Bitcoin is not a currency, it’s an non income producing speculative asset like art, precious metals,

just to be clear, even currency doesn’t produce income. It produces income only when you “deposit” or lent it to an institution it produces income.

1 Like

Launched last December, its creator is Molly White,
a software engineer and Wikipedia contributor:

https://web3isgoinggreat.com

She combs through crypto sites and presents a
reverse timeline of the most prominent scams. A
“Grift Counter” in the bottom right corner adds up
the value of all the losses to theft and scams that
you’ve read about so far.

-Rubic

6 Likes

<<Bitcoin is not a currency, it’s an non income producing speculative asset like art, precious metals,

Bitcoin passes the “duck test” for gold, it looks and feels just like gold. It will eventually evolve to be stable digital gold if it’s allowed to be publicly traded and substituted as payment. The real risk is that someday the US government, like the Chinese government will ban it.

1 Like

With due respect, this board is least qualified to understand or value something like Bitcoin. Frankly, the sages of this board don’t even have the humility to accept, I don’t get Bitcoin.
…All you have to understand is, the market cap of Bitcoin is $900 B, bigger than Berkshire. So there are lot of people understand it, and we don’t.

“With all due respect,” I respect the opinions of “sages of this board” more than I do the drooling mobs who trade in Bitcoin. And I’m not at all impressed by whatever Bitcoin’s market value is. Heck, the last I heard the market value of Tesla was more than that of GM or Toyota, also based on market hysteria. At least GM and Toyota know how to make cars.
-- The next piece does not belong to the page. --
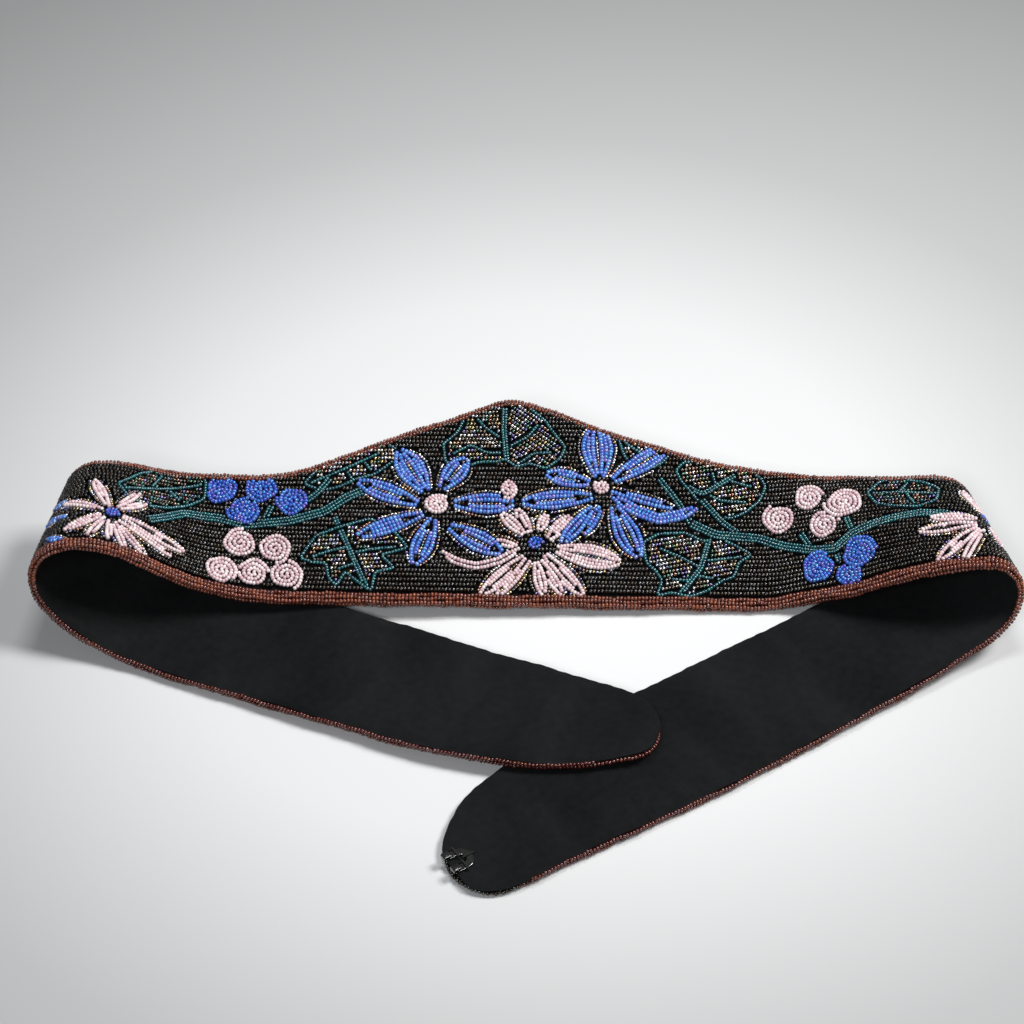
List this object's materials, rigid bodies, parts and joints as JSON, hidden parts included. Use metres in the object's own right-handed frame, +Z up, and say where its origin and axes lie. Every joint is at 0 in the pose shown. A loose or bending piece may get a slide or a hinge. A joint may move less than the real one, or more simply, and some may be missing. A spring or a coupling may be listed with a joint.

Tesla knows how to make batteries; the rest of their functional parts aren’t so great.

Bill

24 Likes

the market cap of _____ is $_____ B, bigger than _____. So there are lot of people understand it, and we don’t.

It nice to be old, sometimes. It lets you spot Webvan reasoning when it comes back, as it does from time to time.
I’m not arguing that Bitcoin will have no value in future. Rather, that reasoning will have no value.
A high price is not evidence that something is worth a lot. The “big money” can be the dumb money, and often is.

Let’s imagine that the market price of Bitcoin goes up by a factor of 100 in the next decade, which it might well do.
How much wealth will thereby have been created? None.

You can replace the word “Bitcoin” with any other static asset and get the same result: gold, Rembrandts, diamonds, Beanie Babies.
Imagine I sell a paperclip to my next door neighbour for a trillion dollars.
If that transaction datum sets the notional total market cap of the world’s paper clip holdings into the quintillions, the world is no richer.
The subtler aspect of the analogy: how much purchasing power can be raised if (say) half of all holders of paperclips decide to sell them?

Jim

25 Likes

Serious question. Does Tesla not buy it’s batteries from Panasonic?